The tour was fascinating, because, of course, I got to see the island with people who lived there. The libraries vary in size; some are no larger than a room in a house, others are quite spacious but they all had three things in common: the staff was friendly and welcoming, the children who used the libraries valued them and the opportunity to learn but crucially, the stock was desperately in need of editing and revitalising.
Continuing the project
4,000 books sounds a lot, but they don’t go very far when there are 17 libraries to provide for and children who need to feed their reading habit. The provision for pre-school children was particularly in need of re-stocking. I received a call from the Head of a Montessori Pre-School, who had seen a piece they did on St Lucia TV about the project, asking if we could help provide books for them.
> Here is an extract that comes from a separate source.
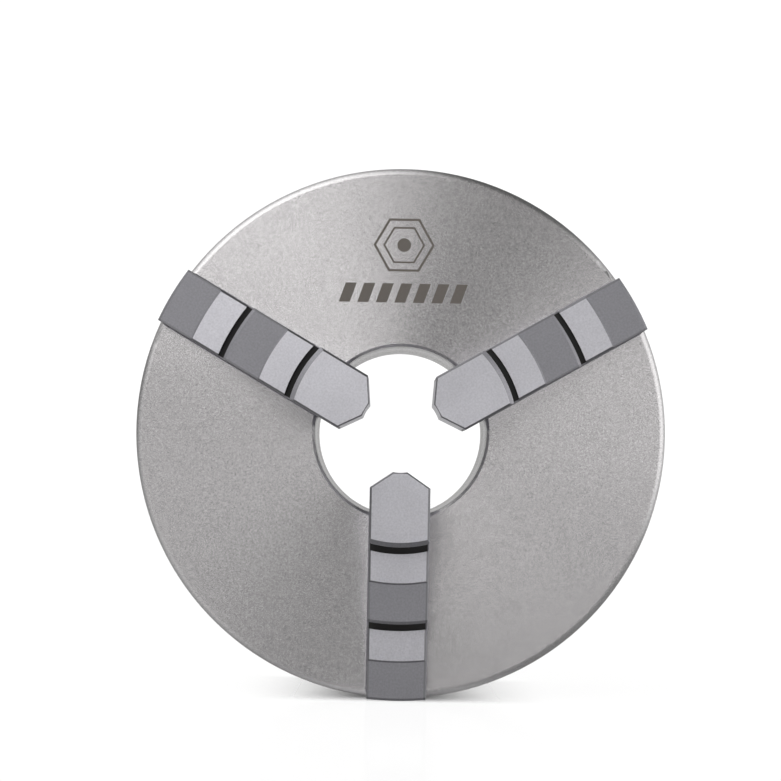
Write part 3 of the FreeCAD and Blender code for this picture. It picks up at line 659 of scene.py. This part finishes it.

This set me thinking about continuing the project, but this time, focusing on books for under 5s. So I contacted the Chair of the Hotel and Tourism Association while I was still there to see if they might offer sponsorship to provide kinderboxes and picture books for some of the libraries on the island. We’re working on that at present.
Transport is always the most difficult aspect of any scheme like this, but P & O Cruises have generously offered to help again and will ship books and furniture out to the island. I have in mind some of the wonderful kinderboxes that Peters Bookselling Services sell in their Kit Shop. They are bright and attractive, and when full of picture books, will be a great asset to the libraries over there. All I have to do now is raise the money, and persuade publishers to send me books!
It was a wonderful year – people’s generosity was extraordinary and I found it a very emotionally rewarding enterprise. The best parts, though, were meeting the St Lucians, a very warm and friendly people, visiting their wonderful island and being able to give something back to them from the children’s book world in the UK – something that hopefully will help their children in years to come.